I am still in the process of mending from a recent break up of a long term relationship. This has been especially weird as it was my first break up in which a good many photos, messages, and friends were on Facebook (mid 30s). I haven't said a word about the break up online (and neither has he) and found myself deleting photos, entire albums of our vacations, status messages about the birthday party he surprised me with, staring at mutual friends and wondering what to do about it....But the kicker for me was when he changed his relationship status to "single" and just how many people *liked* it. It was such kick in the teeth for me because some people were giddy about it in a "whoo hoo! I liked her but now you can date me!" or "we can drink every single night!". Or other were people I knew liked me and still approved of the relationship change. I just hid my status so no one could see it. I find I always learn how to conduct myself after mistakes and this one has been a doozy. (And no, still haven't defriended him...seems I am bit of a masochist.)
Both of you have been admirably adult -- and I would urge you to try not to be upset by the "liking" of his single status. The Facebook like is a clumsy and complicated thing -- and often people use it to mean, "I see this. I acknowledge it. I'm here for you."
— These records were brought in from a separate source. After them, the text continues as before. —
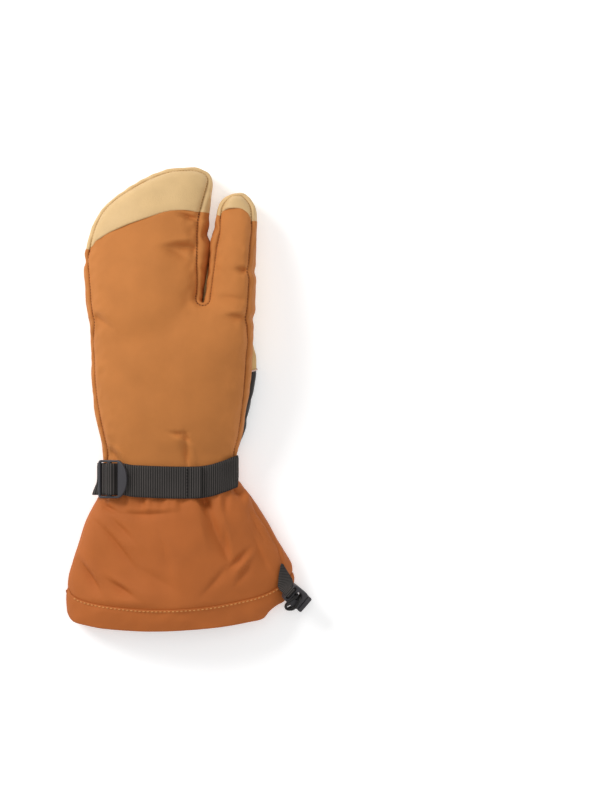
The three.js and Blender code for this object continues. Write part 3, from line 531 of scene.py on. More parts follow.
def make_material(name, colour, roughness, grain, relief, shift, sheen=0.0, kind="weave", ribs=None):
    """A surface with a fine relief: weave, leather grain or smooth moulding. ribs is how dark the painted
    shade is in the grooves between the ridges that a mesh carries as an attribute."""
    material = bpy.data.materials.new(name)
    material.use_nodes = True
    nodes, links = material.node_tree.nodes, material.node_tree.links
    base = linear(colour)
    place = nodes.new("ShaderNodeTexCoord")

    def texture(pattern, values):
        made = set_inputs(nodes.new("ShaderNodeTex" + pattern), values)
        links.new(place.outputs["Object"], made.inputs["Vector"])
        return made

    def shade(share):
        return [min(1, c * share) for c in base[:3]] + [1]

    shader = set_inputs(nodes["Principled BSDF"], {
        "Roughness": roughness, "Sheen Weight": sheen, "Sheen Roughness": 0.5, "Specular IOR Level": 0.25,
    })
    tone = nodes.new("ShaderNodeValToRGB")
    for stop, spot, share in zip(tone.color_ramp.elements, (0.3, 0.7), (1 - shift, 1 + shift)):
        stop.position = spot
        stop.color = shade(share)
    links.new(texture("Noise", {"Scale": 45, "Detail": 5}).outputs["Fac"], tone.inputs["Fac"])
    seen = tone.outputs["Color"]
    # Painted shade: the colour is darkened in the grooves between the ribs, where the mesh's ridge
    # attribute is low.
    if ribs:
        ridge = nodes.new("ShaderNodeAttribute")
        ridge.attribute_name = "ridge"
        dark = nodes.new("ShaderNodeMix")
        dark.data_type = "RGBA"
        dark.inputs["A"].default_value = shade(ribs)
        links.new(ridge.outputs["Fac"], dark.inputs["Factor"])
        links.new(seen, dark.inputs["B"])
        seen = dark.outputs["Result"]
    links.new(seen, shader.inputs["Base Color"])

    if kind == "weave":
        both = nodes.new("ShaderNodeMath")
        both.operation = "MAXIMUM"
        for i, way in enumerate("XY"):
            wave = texture("Wave", {"Scale": grain, "Distortion": 0.8})
            wave.bands_direction = way
            links.new(wave.outputs["Fac"], both.inputs[i])
        height = both.outputs[0]
    elif kind == "grain":
        cells = texture("Voronoi", {"Scale": grain})
        cells.feature = "SMOOTH_F1"
        height = cells.outputs["Distance"]
    else:
        height = texture("Noise", {"Scale": grain, "Detail": 3}).outputs["Fac"]
    bump = set_inputs(nodes.new("ShaderNodeBump"), {"Strength": relief, "Distance": 0.0004})
    links.new(height, bump.inputs["Height"])
    links.new(bump.outputs["Normal"], shader.inputs["Normal"])
    return material


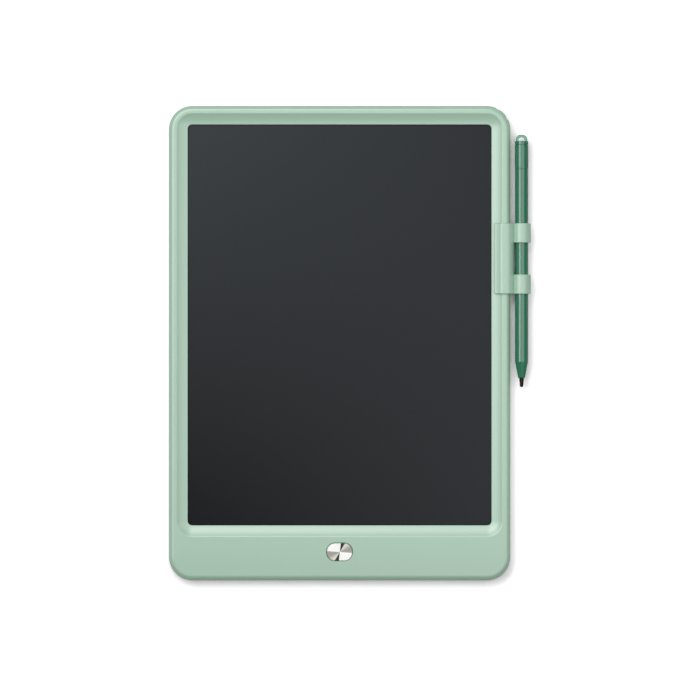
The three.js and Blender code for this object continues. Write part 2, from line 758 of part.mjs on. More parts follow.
function lockSlider() {
  const plate = box(
    knobX - plateLength / 2, knobX + plateLength / 2, lockY - plateWidth / 2, lockY + plateWidth / 2,
    plateUnder, plateUnder + plateThickness,
  );
  const knob = slab(roundedRectangle(
    knobLength, knobWidth, knobWidth / 4, knobX, lockY,
  ), knobRecess, plateUnder + joinDepth);
  const grooves = [];
  for (let groove = 0; groove < knobGrooves; groove += 1) {
    const x = knobX + (groove - (knobGrooves - 1) / 2) * 2 * knobGrooveWidth;
    grooves.push(box(
      x - knobGrooveWidth / 2, x + knobGrooveWidth / 2, lockY - knobWidth, lockY + knobWidth,
      -1, knobRecess + knobGrooveDepth,
    ));
  }
  const forkLow = circuitTop + slipGap;
  const fork = box(
    knobX - forkWidth / 2, knobX + forkWidth / 2, forkLow, forkLow + forkDepth,
    plateUnder + plateThickness - joinDepth, nubUnder + nubHeight,
  );
  const notch = box(
    knobX - nubWidth / 2 - seatGap, knobX + nubWidth / 2 + seatGap, forkLow - 1, forkLow + forkDepth + 1,
    nubUnder - seatGap, nubUnder + nubHeight + 1,
  );
  return cut(join(plate, knob, fork), notch, ...grooves);
}

// Coin cell: a can with a smaller negative cap towards the front
const capStep = 0.2;
addPiece(model, 'coin_cell', turnedUpright([
  [0, cellUnder],
  [cellRadius - capStep, cellUnder],
  [cellRadius, cellUnder + capStep],
  [cellRadius, cellTop - 2 * capStep],
  [cellRadius - capStep, cellTop - capStep],
  [cellRadius * 0.9, cellTop - capStep],
  [cellRadius * 0.87, cellTop],
  [0, cellTop],
], cellSides, cellX, cellY), steel);

// Contacts: soldered on the board, down past its edge, and on to the face or the rim of the cell
function contactPath(lowX, footDepth) {
  const riser = circuitLeft - slipGap - contactThickness;
  const landing = solderFace + contactThickness;
  const runTop = contactUnder + contactThickness;
  return [
    [lowX, contactUnder - footDepth],
    [lowX + contactThickness, contactUnder - footDepth],
    [lowX + contactThickness, contactUnder],
    [riser + contactThickness, contactUnder],
    [riser + contactThickness, solderFace],
    [circuitLeft + contactLanding, solderFace],
    [circuitLeft + contactLanding, landing],
    [riser, landing],
    [riser, runTop],
    [lowX, runTop],
  ];
}
const positiveFoot = cellX + Math.sqrt(cellRadius ** 2 - (positiveDrop - contactWidth / 2) ** 2) + seatGap;
const footReach = contactUnder - doorSeat - doorLedge - seatGap;
addPiece(model, 'contact_positive', pulledAlongY(
  contactPath(positiveFoot, footReach), positiveY - contactWidth / 2, positiveY + contactWidth / 2,
), steel);
addPiece(model, 'contact_negative', pulledAlongY(
  contactPath(cellX, 0).slice(2).concat([[cellX, contactUnder]]),
  negativeY - contactWidth / 2, negativeY + contactWidth / 2,
), steel);

// Battery door with its two hooks and its captive screw
const doorScrewSeat = doorUnder + doorScrewHeadHeight + seatGap;
const doorScrewHoles = [
  post(doorScrewHeadRadius + slipGap, -1, doorScrewSeat, cellX, doorScrewY),
  post(doorScrewRadius + slipGap, -1, doorTop + 1, cellX, doorScrewY, screwSides),
];
const hooks = tabPlaces.flatMap((x) => [
  box(x - tabWidth / 2, x + tabWidth / 2, doorLow - tabLength, doorLow + joinDepth, tabUnder, tabTop),
  box(x - tabWidth / 2, x + tabWidth / 2, doorLow, doorLow + slipGap, tabUnder, tabTop),
]);
addPiece(model, 'battery_door', cut(
  join(slab(doorOutline(0), doorUnder, doorTop), ...hooks), ...doorScrewHoles,
), mint);
addPiece(model, 'battery_door_screw', screw(
  doorScrewRadius, doorScrewHeadRadius, doorScrewHeadHeight, doorTop - doorScrewSeat + doorScrewReach,
  doorScrewSeat - seatGap / 2, 1, cellX, doorScrewY,
), steel);

// Stylus holder: its channel follows the edge of the board, from under the back into the cove
const holderHigh = halfHeight - holderDrop;
const holderLow = holderHigh - holderLength;
const loopRadius = stylusRadius + stylusGap + loopWall;
const stylusX = halfWidth + holderGap + holderSide + loopRadius - loopOverlap;
const stylusZ = loopRadius + loopLift;

function edgeSection() {
  const section = [[halfWidth - holderBackReach, marginLift]];
  lowerRoll.slice().reverse().forEach(({ inset, z }) => section.push([halfWidth - inset, z]));
  upperRoll.forEach(({ inset, z }) => section.push([halfWidth - inset, z]));
  covePoints.slice().reverse().forEach(({ outset, z }) => {
    const inset = windowInset - outset;
    if (inset < holderFrontReach) section.push([halfWidth - inset, z]);
  });
  return section.map(([x, z]) => new THREE.Vector2(x, z));
}

// Moves each point of a path outwards, by one distance on upright stretches and another on flat ones
function movedOut(path, sideDistance, flatDistance) {
  return path.map((point, index) => {
    const before = path[Math.max(index - 1, 0)];
    const after = path[Math.min(index + 1, path.length - 1)];
    const along = after.clone().sub(before).normalize();
    const distance = sideDistance * along.y ** 2 + flatDistance * along.x ** 2;
    return [point.x + along.y * distance, point.y - along.x * distance];
  });
}

function penHolder() {
  const section = edgeSection();
  const inner = movedOut(section, holderGap, holderGap);
  const outer = movedOut(section, holderGap + holderSide, holderGap + holderArm);
  const channel = pulledAlongY(outer.concat(inner.reverse()), holderLow, holderHigh);
  const ring = (radius, low, high) => {
    const geometry = new THREE.CylinderGeometry(radius, radius, high - low, stylusSides);
    geometry.translate(stylusX, (low + high) / 2, stylusZ);
    return solid(geometry);
  };
  return cut(
    join(
      channel,
      ring(loopRadius, holderHigh - loopLength, holderHigh),
      ring(loopRadius, holderLow, holderLow + loopLength),
    ),
    ring(stylusRadius + stylusGap, holderLow - 1, holderHigh + 1),
  );
}
addPiece(model, 'pen_holder', penHolder(), mint);

// Stylus, turned about an axis along the board's side; heights below run along that axis
const stylus = new THREE.Group();
stylus.position.set(stylusX, holderHigh + stylusLead, stylusZ);
model.add(stylus);

function turnedAlong(profile) {
  const points = profile.map(([radius, height]) => new THREE.Vector2(radius, height));
  return solid(new THREE.LatheGeometry(points, stylusSides));
}

const barrelTop = -capLength - seatGap;
const barrelEnd = barrelTop - barrelLength;
const coneEnd = barrelEnd - coneLength;
const nibBore = nibRadius + seatGap;
addPiece(stylus, 'stylus_barrel', turnedAlong([
  [nibBore, coneEnd],
  [coneEndRadius - coneEndRound, coneEnd],
  [coneEndRadius, coneEnd + coneEndRound],
  [stylusRadius, barrelEnd],
  [stylusRadius, barrelTop],
  [spigotRadius, barrelTop],
  [spigotRadius, barrelTop + spigotLength],
  [barrelBore, barrelTop + spigotLength],
  [barrelBore, barrelEnd],
  [nibBore, barrelEnd - coneLength / 4],
  [nibBore, coneEnd],
]), darkGreen);
addPiece(stylus, 'stylus_nib', turnedAlong([
  [0, coneEnd - nibLength],
  [nibTipRadius * 0.6, coneEnd - nibLength],
  [nibTipRadius, coneEnd - nibLength + nibTipRadius * 0.5],
  [nibRadius, coneEnd - seatGap],
  [nibRadius, coneEnd + nibShankLength],
  [0, coneEnd + nibShankLength],
]), nibBlack);

function stylusCap() {
  const bore = spigotRadius + seatGap;
  const groove = -capGrooveInset;
  const body = turnedAlong([
    [bore, -capLength],
    [capRadius, -capLength],
    [capRadius, groove - capGrooveWidth],
    [capRadius - capGrooveDepth, groove - capGrooveWidth],
    [capRadius - capGrooveDepth, groove],
    [capRadius, groove],
    [capRadius, -capEndRound],
    [capRadius - capEndRound, 0],
    [0, 0],
    [0, -capLength + spigotLength + slipGap],
    [bore, -capLength + spigotLength + slipGap],
    [bore, -capLength],
  ]);
  const half = eyeletWidth / 2;
  const arch = new THREE.Shape();
  arch.moveTo(-half, -joinDepth);
  arch.lineTo(half, -joinDepth);
  arch.lineTo(half, eyeletHeight - eyeletCornerRadius);
  arch.absarc(half - eyeletCornerRadius, eyeletHeight - eyeletCornerRadius, eyeletCornerRadius, 0, Math.PI / 2);
  arch.absarc(eyeletCornerRadius - half, eyeletHeight - eyeletCornerRadius, eyeletCornerRadius, Math.PI / 2, Math.PI);
  const hole = new THREE.Path();
  const holeHalf = eyeletHoleWidth / 2;
  hole.moveTo(holeHalf, -joinDepth / 2);
  hole.lineTo(-holeHalf, -joinDepth / 2);
  hole.absarc(0, eyeletHoleHeight - holeHalf, holeHalf, Math.PI, 0, true);
  arch.holes.push(hole);
  const eyelet = new THREE.ExtrudeGeometry(arch, {
    depth: eyeletThickness, bevelEnabled: false, curveSegments: cornerSteps,
  });
  eyelet.translate(0, 0, -eyeletThickness / 2);
  return join(body, solid(eyelet));
}
addPiece(stylus, 'stylus_cap', stylusCap(), darkGreen);

export default model;
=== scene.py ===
# A liquid-crystal writing board with a rimmed frame, an erase button and a stylus in a clip-on
# holder. New pieces are drawn in millimetres and brought to metres as each one is settled.
import math

import bpy
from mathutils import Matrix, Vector


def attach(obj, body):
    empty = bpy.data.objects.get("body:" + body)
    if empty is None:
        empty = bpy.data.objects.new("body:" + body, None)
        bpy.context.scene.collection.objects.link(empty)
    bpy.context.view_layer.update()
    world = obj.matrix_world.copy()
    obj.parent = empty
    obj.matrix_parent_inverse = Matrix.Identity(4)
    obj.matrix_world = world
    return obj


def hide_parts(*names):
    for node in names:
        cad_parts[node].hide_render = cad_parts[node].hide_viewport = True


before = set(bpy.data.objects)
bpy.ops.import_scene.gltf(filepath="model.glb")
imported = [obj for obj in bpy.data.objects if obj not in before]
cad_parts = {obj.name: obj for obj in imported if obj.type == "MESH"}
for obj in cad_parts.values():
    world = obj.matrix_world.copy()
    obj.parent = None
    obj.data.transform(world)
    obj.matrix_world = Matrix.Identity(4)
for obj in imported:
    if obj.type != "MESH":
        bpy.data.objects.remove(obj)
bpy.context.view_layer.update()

# Camera, floor and lights
# The camera hangs straight over the board, far enough away for its sides not to show. Soft boxes
# stand round it, brightest at the left and over the top edge, and the floor is white.
picture_width = 0.35385  # metres across the picture at the front of the frame
picture_middle = (0.00527, -0.00349)
front_height = 0.0082
camera_height = 3.0
sensor_width = 36
bpy.ops.object.camera_add(location=(*picture_middle, camera_height), rotation=(0, 0, 0))
camera = bpy.context.object
camera.name = "camera"
camera.data.sensor_width = sensor_width
camera.data.lens = sensor_width * (camera_height - front_height) / picture_width
bpy.context.scene.camera = camera
bpy.context.scene.view_settings.view_transform = "Standard"


def soft_box(name, across, along, sides, radiance, reach):
    """A rectangular lamp at these degrees from straight up, towards the right and the top."""
    direction = Vector((math.tan(math.radians(across)), math.tan(math.radians(along)), 1))
    direction.normalize()
    bpy.ops.object.light_add(type="AREA", location=direction * reach)
    lamp = bpy.context.object
    lamp.name = name
    lamp.rotation_mode = "QUATERNION"
    lamp.rotation_quaternion = direction.to_track_quat("Z", "Y")
    lamp.data.shape = "RECTANGLE"
    lamp.data.size, lamp.data.size_y = (
        2 * reach * math.tan(math.radians(side / 2)) for side in sides)
    lamp.data.energy = radiance * math.pi * lamp.data.size * lamp.data.size_y
    lamp.visible_camera = False


soft_box("left_light", -29, 10, (34, 28), 3.0, 1.2)
soft_box("top_light", -15, 35, (36, 24), 3.9, 2.0)
soft_box("right_light", 25, 2, (40, 54), 1.15, 0.6)


class Flow:
    """The output of a shader node, to which Python's operators add Math nodes."""

    def __init__(self, finish, socket):
        self.finish = finish
        self.socket = socket

    def math(self, operation, *others):
        inputs = dict(enumerate((self, *others)))
        return self.finish.add("ShaderNodeMath", {"operation": operation}, inputs)["Value"]

    def __add__(self, other):
        return self.math("ADD", other)

    def __sub__(self, other):
        return self.math("SUBTRACT", other)

    def __rsub__(self, other):
        return self * -1 + other

    def __mul__(self, other):
        return self.math("MULTIPLY", other)

    def __truediv__(self, other):
        return self.math("DIVIDE", other)

    def rising(self, low, high):
        """0 up to low, 1 from high on, and smooth between them."""
        return self.finish.add(
            "ShaderNodeMapRange", {"interpolation_type": "SMOOTHSTEP"},
            {"Value": self, "From Min": low, "From Max": high},
        )["Result"]

    def mix(self, first, second):
        """One colour where this is 0 and the other where it is 1."""
        inputs = {"Factor": self, 6: first, 7: second}
        return self.finish.add("ShaderNodeMix", {"data_type": "RGBA"}, inputs)[2]


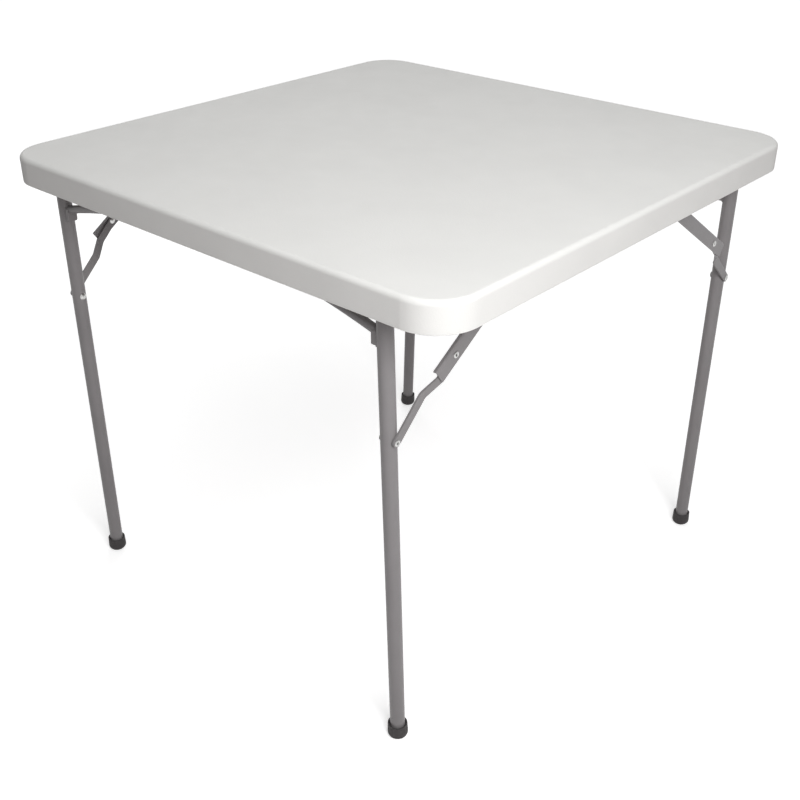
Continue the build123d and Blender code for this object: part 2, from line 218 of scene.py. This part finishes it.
class Surface:
    """A material's node tree with short calls for adding and joining nodes."""

    def __init__(self, name):
        self.material = bpy.data.materials.new(name)
        self.material.use_nodes = True
        self.tree = self.material.node_tree
        self.tree.nodes.clear()
        self.output = self.tree.nodes.new("ShaderNodeOutputMaterial")
        self.shader = self.tree.nodes.new("ShaderNodeBsdfPrincipled")
        self.join(self.shader.outputs["BSDF"], self.output.inputs["Surface"])
        self.place = self.tree.nodes.new("ShaderNodeTexCoord").outputs["Object"]

    def join(self, source, target):
        """Links one socket to another."""
        self.tree.links.new(source, target)

    def noise(self, scale, detail):
        """A noise texture over the object's own metres."""
        node = self.tree.nodes.new("ShaderNodeTexNoise")
        node.inputs["Scale"].default_value = scale
        node.inputs["Detail"].default_value = detail
        self.join(self.place, node.inputs["Vector"])
        return node.outputs["Fac"]

    def cells(self, scale):
        """A texture of rounded cells over the object's own metres."""
        node = self.tree.nodes.new("ShaderNodeTexVoronoi")
        node.feature = "SMOOTH_F1"
        node.inputs["Scale"].default_value = scale
        self.join(self.place, node.inputs["Vector"])
        return node.outputs["Distance"]

    def ramp(self, source, results, window):
        """Maps a window of the source onto a pair of results, clamped."""
        node = self.tree.nodes.new("ShaderNodeMapRange")
        node.inputs["From Min"].default_value = window[0]
        node.inputs["From Max"].default_value = window[1]
        node.inputs["To Min"].default_value = results[0]
        node.inputs["To Max"].default_value = results[1]
        self.join(source, node.inputs["Value"])
        return node.outputs["Result"]

    def maths(self, operation, first, second):
        """One math node; an argument is a socket or a number."""
        node = self.tree.nodes.new("ShaderNodeMath")
        node.operation = operation
        for place, value in enumerate((first, second)):
            if isinstance(value, (int, float)):
                node.inputs[place].default_value = value
            else:
                self.join(value, node.inputs[place])
        return node.outputs["Value"]

    def height(self):
        """The object's own Z, in metres."""
        node = self.tree.nodes.new("ShaderNodeSeparateXYZ")
        self.join(self.place, node.inputs["Vector"])
        return node.outputs["Z"]

    def mixed(self, share, first, second):
        """A colour between two colours by a share; each is a socket or a triple."""
        node = self.tree.nodes.new("ShaderNodeMix")
        node.data_type = "RGBA"
        self.join(share, node.inputs["Factor"])
        for place, value in ((MIX_FIRST_INPUT, first), (MIX_SECOND_INPUT, second)):
            if isinstance(value, tuple):
                node.inputs[place].default_value = (*value, 1)
            else:
                self.join(value, node.inputs[place])
        return node.outputs[MIX_OUTPUT]

    def edge_wear(self, radius, samples):
        """High near sharp edges, where a bevelled normal leaves the flat one."""
        bevel = self.tree.nodes.new("ShaderNodeBevel")
        bevel.samples = samples
        bevel.inputs["Radius"].default_value = radius
        geometry = self.tree.nodes.new("ShaderNodeNewGeometry")
        likeness = self.tree.nodes.new("ShaderNodeVectorMath")
        likeness.operation = "DOT_PRODUCT"
        self.join(bevel.outputs["Normal"], likeness.inputs[0])
        self.join(geometry.outputs["Normal"], likeness.inputs[1])
        return self.maths("SUBTRACT", 1.0, likeness.outputs["Value"])

    def bump(self, heights):
        """Chains bumps from (height socket, distance in metres) pairs onto the shader."""
        normal = None
        for source, distance in heights:
            node = self.tree.nodes.new("ShaderNodeBump")
            node.inputs["Distance"].default_value = distance
            self.join(source, node.inputs["Height"])
            if normal is not None:
                self.join(normal, node.inputs["Normal"])
            normal = node.outputs["Normal"]
        self.join(normal, self.shader.inputs["Normal"])

    def colour(self, source):
        """Feeds the base colour."""
        self.join(source, self.shader.inputs["Base Color"])

    def rough(self, source):
        """Feeds the roughness."""
        self.join(source, self.shader.inputs["Roughness"])

    def set(self, **values):
        """Sets the shader's own sockets; an underscore stands for a space."""
        for name, value in values.items():
            self.shader.inputs[name.replace("_", " ")].default_value = value


def scaled(colour, factor):
    """A colour made lighter or darker."""
    return tuple(part * factor for part in colour)


def moulded_plastic():
    """Off-white blow-moulded plastic: fine pebble grain, faint mottling and sink."""
    surface = Surface("moulded_plastic")
    mottle = surface.ramp(surface.noise(TOP_MOTTLE_SCALE, detail=4), FULL_SHARE, MIDDLE_WINDOW)
    speck = surface.noise(TOP_SPECK_SCALE, detail=1)
    speck_share = surface.ramp(speck, (0, TOP_SPECK_SHARE), TOP_SPECK_WINDOW)
    base = surface.mixed(mottle, scaled(TOP_COLOUR, TOP_MOTTLE_SHADE), TOP_COLOUR)
    surface.colour(surface.mixed(speck_share, base, scaled(TOP_COLOUR, TOP_SPECK_SHADE)))
    gloss = surface.noise(TOP_GLOSS_SCALE, detail=3)
    surface.rough(surface.ramp(gloss, TOP_ROUGHNESS, WIDE_WINDOW))
    sink = surface.noise(TOP_SINK_SCALE, detail=2)
    grain = surface.cells(TOP_GRAIN_SCALE)
    surface.bump([(sink, TOP_SINK_DEPTH), (grain, TOP_GRAIN_DEPTH), (speck, TOP_SPECK_DEPTH)])
    surface.set(IOR=TOP_IOR, Specular_IOR_Level=TOP_SPECULAR)
    return surface.material


def powder_coat():
    """Satin grey powder coat: orange peel, fine speckle and rubbed edges."""
    surface = Surface("powder_coat")
    peel = surface.noise(PAINT_PEEL_SCALE, detail=2)
    speckle = surface.noise(PAINT_SPECKLE_SCALE, detail=1)
    cloud = surface.ramp(surface.noise(PAINT_CLOUD_SCALE, detail=3), FULL_SHARE, MIDDLE_WINDOW)
    dark, light = (scaled(PAINT_COLOUR, shade) for shade in PAINT_CLOUD_SHADES)
    base = surface.mixed(cloud, dark, light)
    speckle_share = surface.ramp(speckle, (0, PAINT_SPECKLE_SHARE), PAINT_SPECKLE_WINDOW)
    base = surface.mixed(speckle_share, base, scaled(PAINT_COLOUR, PAINT_SPECKLE_SHADE))
    edges = surface.edge_wear(PAINT_WEAR_RADIUS, PAINT_WEAR_SAMPLES)
    wear_share = surface.ramp(edges, (0, PAINT_WEAR_SHARE), PAINT_WEAR_WINDOW)
    surface.colour(surface.mixed(wear_share, base, scaled(PAINT_COLOUR, PAINT_WEAR_SHADE)))
    surface.rough(surface.ramp(peel, PAINT_ROUGHNESS, WIDE_WINDOW))
    surface.bump([(peel, PAINT_PEEL_DEPTH), (speckle, PAINT_SPECKLE_DEPTH)])
    surface.set(
        Specular_IOR_Level=PAINT_SPECULAR, Coat_Weight=PAINT_COAT, Coat_Roughness=PAINT_COAT_ROUGHNESS
    )
    return surface.material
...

You know how, in real life, some people are prone to give long speeches of encouragment, and some people are prone to just offer a hug of condolence? It's like that. The people who "liked" his status change are the people who wanted to show their sympathy, but couldn't think of anything to write on his page. The "Like" was their hug. It had nothing to do with you.
And I'm sorry.
Actually, it's even more confusing: you're allowed to edit a post you make on someone else's wall/feed for a certain amount of time after posting it. But you're not able to edit the text of something you post on your own status. Very odd indeed.
Right, right. This.
Yeah, it's cyberbullying. What she did was rude, but what the twittersphere is doing is scary, socially and possibly professionally damaging and designed to harass and intimidate, if not actually result in physical harm. And if you think about the socially-accepted smack talk of sports fandom, what she did was still rude, but hardly that egregious. But even if it was egregious, it still didn't harm Smith or show a pattern of harassment against him. There's a big difference between being rude and bullying someone.
Posting. I think this just about covers it.
...also has Mister Rogers.
What else do we need, really?
All right, I'm going to go ahead and wrap up now, a bit early, because I fear the impending end of my Internet access is about to shut me down anyhow.